Pour ancrer durablement la présence du Congo sur la scène internationale et promouvoir ses atouts tant auprès des Congolais que des étrangers, il initie la construction du grand complexe de la Foire de Kinshasa où alternent annuellement des éditions internationale et nationale. La première édition de la Foire internationale de Kinshasa (Fikin) se tient en juillet 1969. Ces différentes éditions offrent des espaces d’échanges économiques, des expositions variées et un parc d’attractions pour le grand plaisir des visiteurs, habitants de la capitale et personnes qui y sont en séjour temporaire. La cité de la Fikin, avec ses immeubles d’appartements, est également construite.

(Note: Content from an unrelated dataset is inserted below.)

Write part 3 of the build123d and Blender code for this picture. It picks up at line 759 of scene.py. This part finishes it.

À juste quatre ans, comme l’indique ce tableau de réalisations, Mobutu a non seulement défini les orientations philosophiques, politiques et économiques de sa vision pour le Congo, mais il les a surtout concrétisées par des actions d’envergure. Leur liste n’est pas ici exhaustive.

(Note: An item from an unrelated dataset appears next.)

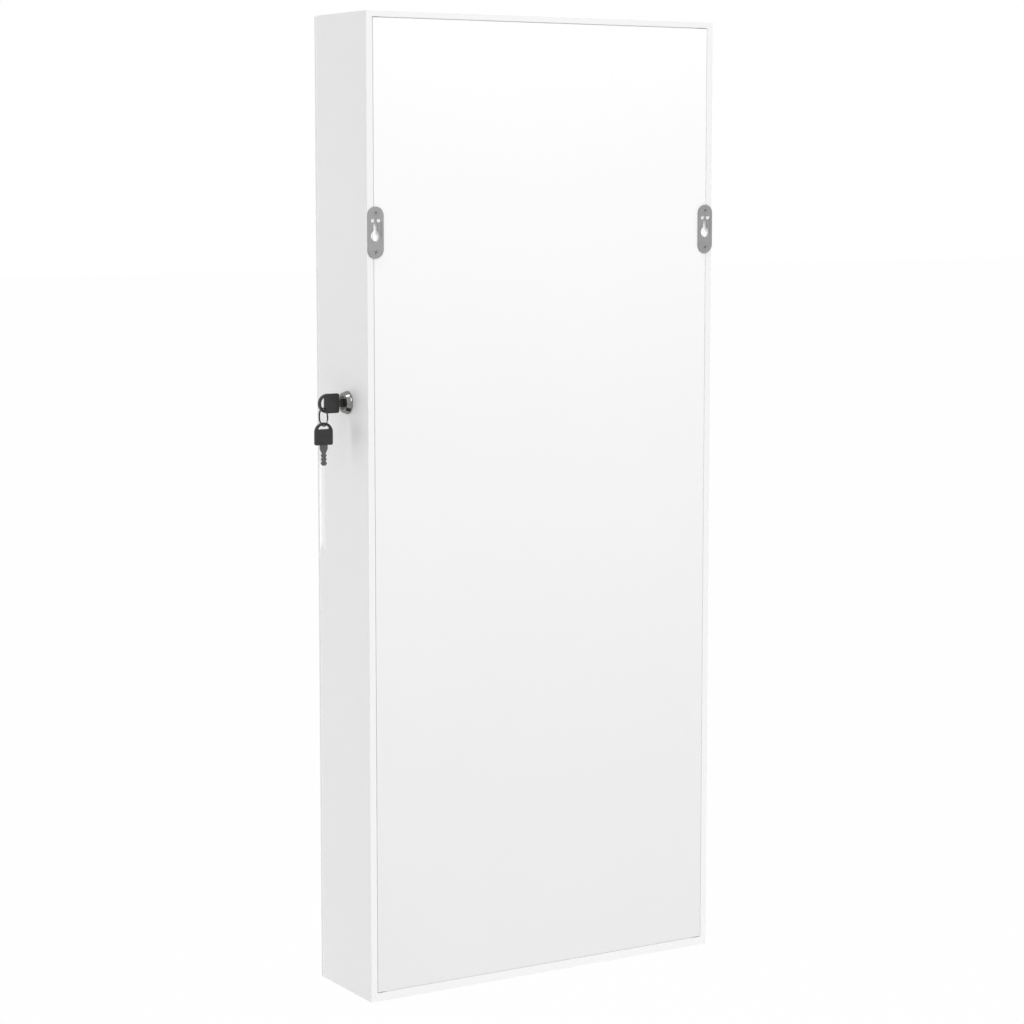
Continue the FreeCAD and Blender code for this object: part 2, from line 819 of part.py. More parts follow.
node("cabinet_hinge_leaves", group([cabinet_leaf(level) for level in hinge_levels]))
node("door_hinge_leaves", group([door_leaf(level) for level in hinge_levels]))
node("hinge_pins", group([hinge_pin(level) for level in hinge_levels]))
node("cabinet_hinge_screws", hinge_screws(cabinet_leaf_screws))
node("door_hinge_screws", hinge_screws(door_leaf_screws))


# ---------------------------------------------------------------- cam lock
# The lock's bodies start on the outer face of the lock side, with their own X along the lock.

lock_point = (half_width, y_lock, z_lock)
x_inner_end = -s.lock_body_length
plug_face = s.lock_head_height - s.plug_recess
bore_radius = s.plug_radius + s.plug_clearance
collar_bore = s.plug_collar_radius + s.plug_clearance
collar_seat = plug_face - s.plug_collar_length

housing = new_body("housing_body", lock_point)
housing_profile = new_sketch(housing, "XY_Plane")
draw_outline(housing_profile, [
    (x_inner_end, bore_radius),
    (x_inner_end, s.lock_body_radius),
    (ZERO, s.lock_body_radius),
    (ZERO, s.lock_head_radius),
    (s.lock_flange, s.lock_head_radius),
    (s.lock_head_height, s.lock_face_radius),
    (s.lock_head_height, collar_bore),
    (collar_seat - s.plug_clearance, collar_bore),
    (collar_seat - s.plug_clearance, bore_radius),
])
revolve(housing, housing_profile)
node("lock_housing", housing)

nut = doc.addObject("Part::Prism", "nut_blank")
nut.Polygon = 6
bind(nut, Circumradius=s.lock_nut_radius, Height=s.lock_nut_thickness)
place(nut, (inner_half, y_lock, z_lock), "-X")
nut_radius = s.lock_body_radius + s.plug_clearance
nut_bore = rod((inner_half + SLACK, y_lock, z_lock), "-X", nut_radius, s.lock_nut_thickness + 2 * SLACK)
node("lock_nut", cut(nut, [nut_bore]))

plug = new_body("plug_body", lock_point)
plug_profile = new_sketch(plug, "XY_Plane")
draw_outline(plug_profile, [
    (x_inner_end, ZERO),
    (x_inner_end, s.plug_radius),
    (collar_seat, s.plug_radius),
    (collar_seat, s.plug_collar_radius),
    (plug_face, s.plug_collar_radius),
    (plug_face, ZERO),
])
revolve(plug, plug_profile)
square = new_sketch(plug, "YZ_Plane", x_inner_end)
draw_rectangle(square, centred(0, s.cam_square), centred(0, s.cam_square))
pad(plug, square, s.cam_thickness, Reversed=True)
keyway = new_sketch(plug, "YZ_Plane", plug_face)
draw_rectangle(
    keyway,
    centred(0, s.key_blade_thickness + s.keyway_clearance * 2),
    centred(0, s.key_blade_width + s.keyway_clearance * 2),
)
keyway_depth = s.key_blade_length - s.key_stand_off - s.plug_recess + s.keyway_extra
pocket(plug, keyway, keyway_depth)
tapped = new_sketch(plug, "YZ_Plane", cam_back)
draw_circle(tapped, (ZERO, ZERO), s.cam_screw_radius)
pocket(plug, tapped, s.cam_screw_length, Reversed=True)
node("lock_plug", plug)

# At rest the arm stands up and the hook points to the door; a quarter turn drops it behind the keeper's bar.
cam = new_body("cam_body", lock_point)
arm = new_sketch(cam, "YZ_Plane", cam_back)
arm_half = s.cam_arm_width / 2
hook_inner = s.cam_reach - s.hook_width
draw_outline(arm, [
    (arm_half, ZERO),
    (arm_half, s.cam_reach),
    (-arm_half - s.hook_depth, s.cam_reach),
    (-arm_half - s.hook_depth, hook_inner),
    (-arm_half, hook_inner),
    (-arm_half, ZERO),
])
pad(cam, arm, s.cam_thickness)
hub = new_sketch(cam, "YZ_Plane", cam_back)
draw_circle(hub, (ZERO, ZERO), s.cam_hub_radius)
pad(cam, hub, s.cam_thickness)
square_hole = new_sketch(cam, "YZ_Plane", cam_back)
draw_rectangle(square_hole, centred(0, s.cam_square), centred(0, s.cam_square))
pocket(cam, square_hole, s.cam_thickness, Reversed=True)
node("lock_cam", cam)

cam_screw_at = (half_width + cam_back, y_lock, z_lock)
node("cam_screw", fuse([
    rod(cam_screw_at, "-X", s.cam_screw_head_radius, s.cam_screw_head_length),
    rod(cam_screw_at, "+X", s.cam_screw_radius, s.cam_screw_length),
]))

# The keeper is an angle on the door. Its shelf has a window for the hook and a bar that the hook holds.
bar_front = y_lock - hook_inner + s.keeper_clearance
keeper_foot = block(
    keeper_x,
    (y_door_inner, y_keeper),
    (keeper_top - s.keeper_foot, keeper_top),
)
keeper_shelf = block(
    keeper_x,
    (y_door_inner, bar_front + s.keeper_bar),
    (keeper_top - s.keeper_thickness, keeper_top),
)
window = block(
    centred(cam_x, s.keeper_window_width),
    (y_lock - s.cam_reach - s.keeper_clearance, bar_front),
    (keeper_top - s.keeper_thickness - SLACK, keeper_top + SLACK),
)
keeper_holes = [screw_hole(p, "-Y", small=True) for p in keeper_screw_points]
node("lock_keeper", cut(fuse([keeper_foot, keeper_shelf]), [window] + keeper_holes))
node("keeper_screws", group([screw(p, "-Y", small=True) for p in keeper_screw_points]))


# ---------------------------------------------------------------- keys and their ring
# A key's body lies in the XZ plane: from the origin the blade goes towards -X and the head towards +X.

half_key = s.key_head_thickness / 2


def key_head(label, at, turn):
    body = new_body(label, at, turn)
    outline = new_sketch(body, "XZ_Plane", -half_key)
    draw_rectangle(outline, (ZERO, s.key_head_straight), (-s.key_head_radius, s.key_head_radius))
    pad(body, outline, s.key_head_thickness)
    round_end = new_sketch(body, "XZ_Plane", -half_key)
    draw_circle(round_end, (s.key_head_straight, ZERO), s.key_head_radius)
    pad(body, round_end, s.key_head_thickness)
    slot = new_sketch(body, "XZ_Plane", -half_key)
    draw_segment(slot, s.key_head_straight, s.key_head_radius - s.key_rim, s.key_slot_chord)
    pocket(body, slot, s.key_head_thickness, Reversed=True)
    tang = new_sketch(body, "YZ_Plane")
    draw_rectangle(tang, centred(0, s.key_blade_thickness), centred(0, s.key_bitted_width))
    pocket(body, tang, s.key_tang, Reversed=True)
    doc.recompute()
    head = body.Tip
    corners = body.newObject("PartDesign::Fillet", "corners")
    corners.Base = (head, corner_edges(head.Shape))
    bind(corners, Radius=s.key_head_corner)
    return body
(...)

De 1970 jusqu’à son éviction du pouvoir en 1997, son empreinte s’est étendue à toutes les provinces du pays à travers des centaines de réalisations que je ne peux toutes énumérer ici, m’étant imposé la limite d’analyse des quatre premières années de sa présidence, comme annoncé à l’introduction de ma présente rédaction.

Laurent-Désiré Kabila, Joseph Kabila et Félix Tshisekedi ont sans doute également posé des actes importants durant leurs quatre premières années de gestion du pays. Mais en termes de vision et d’ampleur des réalisations, Mobutu se situe, avouons-le, à un niveau supérieur. Il est, je le redis, le meilleur, la « pointure au-dessus« . Pour tout ce qu’il a fait pour notre pays, et au-delà des rancunes personnelles et autres petites considérations sentimentales, la nation se doit de lui témoigner de la reconnaissance.